**INPUT FOR THIS TASK**:

------------

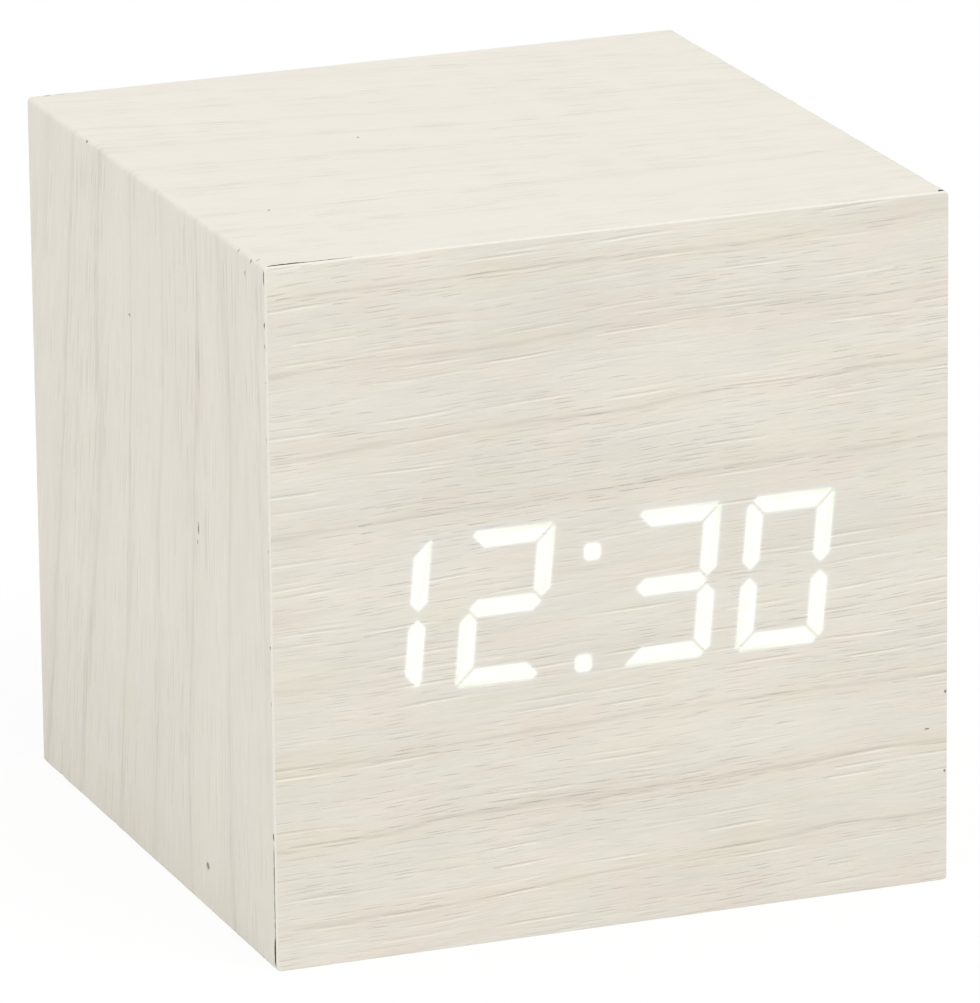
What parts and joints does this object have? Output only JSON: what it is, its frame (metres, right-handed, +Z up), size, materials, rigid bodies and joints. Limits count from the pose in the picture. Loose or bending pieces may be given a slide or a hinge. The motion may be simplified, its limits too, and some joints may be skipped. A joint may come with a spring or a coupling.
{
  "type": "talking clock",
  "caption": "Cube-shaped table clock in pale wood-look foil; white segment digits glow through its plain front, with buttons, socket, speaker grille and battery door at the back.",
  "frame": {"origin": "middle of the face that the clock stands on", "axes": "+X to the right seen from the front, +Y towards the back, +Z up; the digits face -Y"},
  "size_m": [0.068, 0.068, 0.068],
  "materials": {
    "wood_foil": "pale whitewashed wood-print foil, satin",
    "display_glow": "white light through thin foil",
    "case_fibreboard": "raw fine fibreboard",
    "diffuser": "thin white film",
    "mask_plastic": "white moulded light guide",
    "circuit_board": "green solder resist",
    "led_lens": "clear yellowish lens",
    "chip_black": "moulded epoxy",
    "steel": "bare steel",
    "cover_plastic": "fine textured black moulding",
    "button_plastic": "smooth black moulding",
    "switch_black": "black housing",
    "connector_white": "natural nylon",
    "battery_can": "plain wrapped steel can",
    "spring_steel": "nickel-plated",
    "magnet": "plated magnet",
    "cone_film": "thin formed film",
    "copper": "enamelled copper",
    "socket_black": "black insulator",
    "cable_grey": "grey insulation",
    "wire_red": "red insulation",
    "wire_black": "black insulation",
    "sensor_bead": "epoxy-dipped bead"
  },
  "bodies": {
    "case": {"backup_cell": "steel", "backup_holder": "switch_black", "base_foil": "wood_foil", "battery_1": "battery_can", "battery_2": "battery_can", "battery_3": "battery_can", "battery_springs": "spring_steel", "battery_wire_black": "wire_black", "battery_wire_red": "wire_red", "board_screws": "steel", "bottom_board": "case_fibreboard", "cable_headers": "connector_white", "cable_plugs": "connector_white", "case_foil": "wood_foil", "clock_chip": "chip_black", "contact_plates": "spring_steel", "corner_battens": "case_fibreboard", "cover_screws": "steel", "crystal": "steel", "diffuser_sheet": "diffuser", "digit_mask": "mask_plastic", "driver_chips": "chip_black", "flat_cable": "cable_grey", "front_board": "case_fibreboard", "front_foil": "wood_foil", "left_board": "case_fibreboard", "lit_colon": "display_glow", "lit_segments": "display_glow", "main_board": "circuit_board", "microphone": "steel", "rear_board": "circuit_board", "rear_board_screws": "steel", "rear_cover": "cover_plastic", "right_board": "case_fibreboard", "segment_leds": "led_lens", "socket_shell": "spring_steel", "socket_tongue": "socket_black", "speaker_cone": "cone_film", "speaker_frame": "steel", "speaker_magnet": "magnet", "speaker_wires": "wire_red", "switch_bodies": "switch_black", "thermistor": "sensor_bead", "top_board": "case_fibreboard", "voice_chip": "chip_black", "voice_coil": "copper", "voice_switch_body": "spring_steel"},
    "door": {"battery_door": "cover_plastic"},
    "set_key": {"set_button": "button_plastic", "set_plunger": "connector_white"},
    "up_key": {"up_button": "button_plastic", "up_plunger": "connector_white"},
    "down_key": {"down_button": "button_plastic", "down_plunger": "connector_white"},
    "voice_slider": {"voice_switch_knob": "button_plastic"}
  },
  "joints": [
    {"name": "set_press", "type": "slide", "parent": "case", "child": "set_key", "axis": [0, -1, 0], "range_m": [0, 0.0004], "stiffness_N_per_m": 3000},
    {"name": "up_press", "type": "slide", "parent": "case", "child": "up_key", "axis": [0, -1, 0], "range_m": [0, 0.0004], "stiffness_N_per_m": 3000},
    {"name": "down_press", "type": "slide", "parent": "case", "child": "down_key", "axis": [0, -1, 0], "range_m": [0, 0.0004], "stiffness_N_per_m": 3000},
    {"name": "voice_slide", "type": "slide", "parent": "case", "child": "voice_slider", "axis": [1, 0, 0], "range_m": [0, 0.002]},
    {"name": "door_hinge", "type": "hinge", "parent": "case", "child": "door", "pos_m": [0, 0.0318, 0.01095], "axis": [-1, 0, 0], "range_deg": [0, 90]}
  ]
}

------------

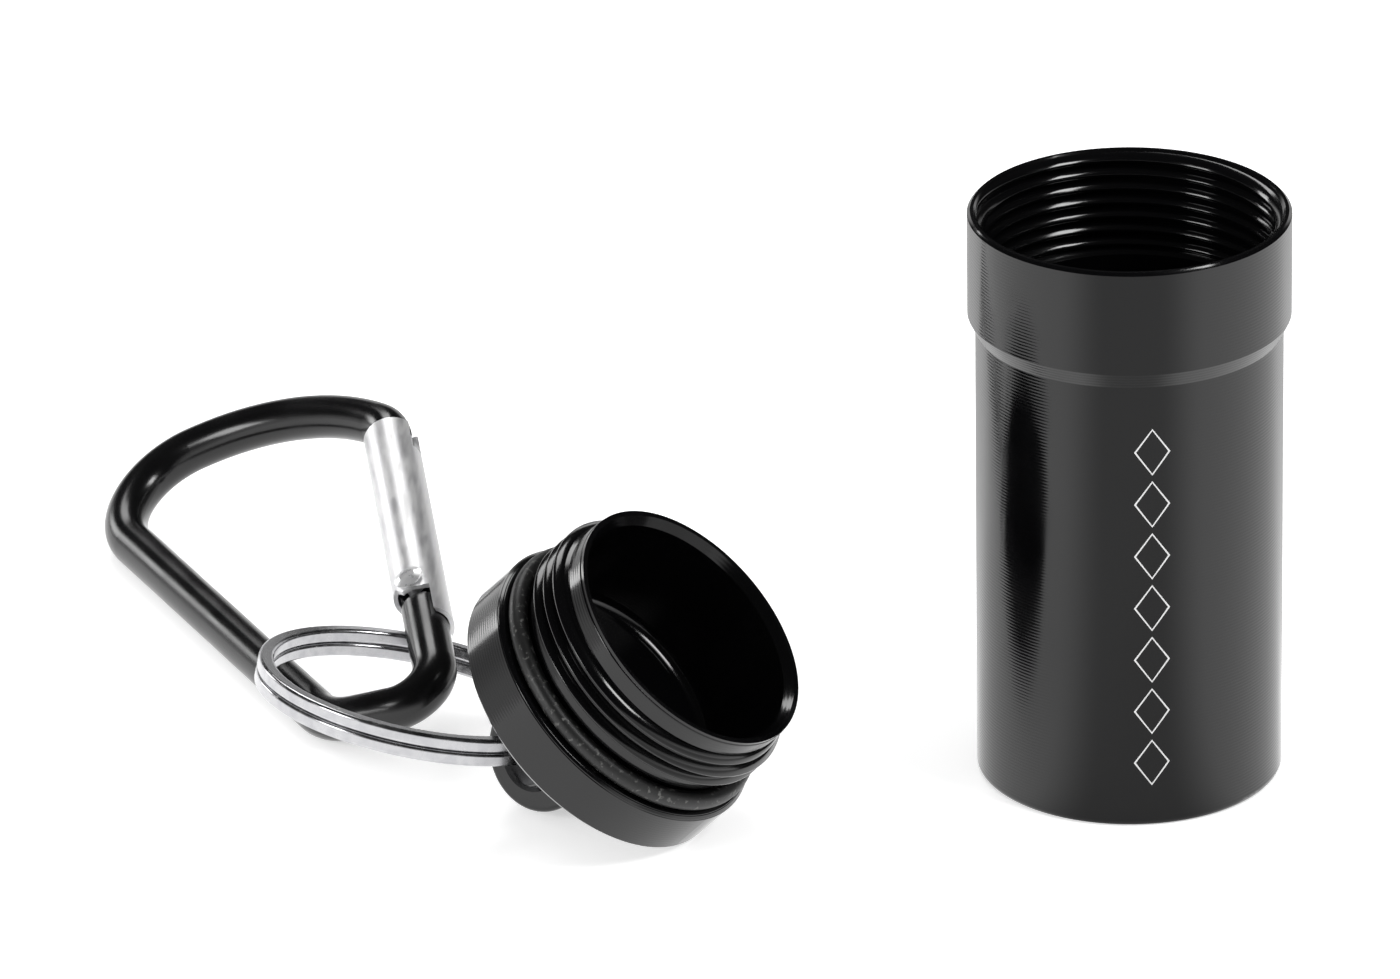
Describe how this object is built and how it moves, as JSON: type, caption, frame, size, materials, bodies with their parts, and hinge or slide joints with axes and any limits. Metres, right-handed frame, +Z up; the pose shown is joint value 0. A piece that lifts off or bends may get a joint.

------------

**OBJECTIVE**:
State the number of lines in the preceding entries that include the word "from". Provide nothing else.

**RESULT**:
2